The paper tackles the computational and statistical challenges in tensor-on-tensor regression by using tensor train decomposition, establishing error bounds that polynomially depend on tensor order and proposing algorithms with linear convergence rates under the restricted isometry property.

Recently, a tensor-on-tensor (ToT) regression model has been proposed to generalize tensor recovery, encompassing scenarios like scalar-on-tensor regression and tensor-on-vector regression. However, the exponential growth in tensor complexity poses challenges for storage and computation in ToT regression.
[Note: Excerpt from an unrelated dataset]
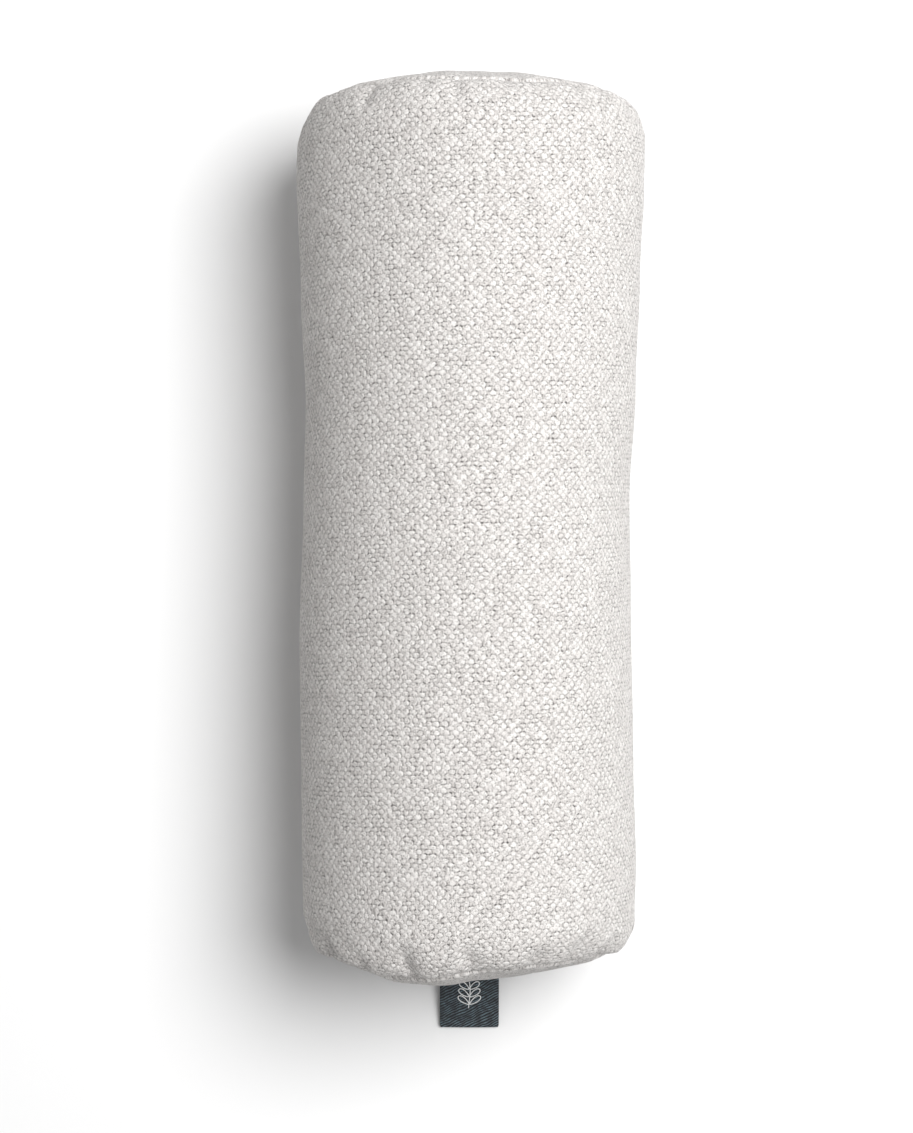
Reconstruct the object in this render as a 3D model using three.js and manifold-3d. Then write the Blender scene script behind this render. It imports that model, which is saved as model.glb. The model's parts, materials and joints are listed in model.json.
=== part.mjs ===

To overcome this hurdle, tensor decompositions have been introduced, with the tensor train (TT)-based ToT model proving efficient in practice due to reduced memory requirements, enhanced computational efficiency, and decreased sampling complexity. Despite these practical benefits, a disparity exists between theoretical analysis and real-world performance. In this paper, we delve into the theoretical and algorithmic aspects of the TT-based ToT regression model. Assuming the regression operator satisfies the restricted isometry property (RIP), we conduct an error analysis for the solution to a constrained least-squares optimization problem. This analysis includes upper error bound and minimax lower bound, revealing that such error bounds polynomially depend on the order $N+M$. To efficiently find solutions meeting such error bounds, we propose two optimization algorithms: the iterative hard thresholding (IHT) algorithm (employing gradient descent with TT-singular value decomposition (TT-SVD)) and the factorization approach using the Riemannian gradient descent (RGD) algorithm. When RIP is satisfied, spectral initialization facilitates proper initialization, and we establish the linear convergence rate of both IHT and RGD.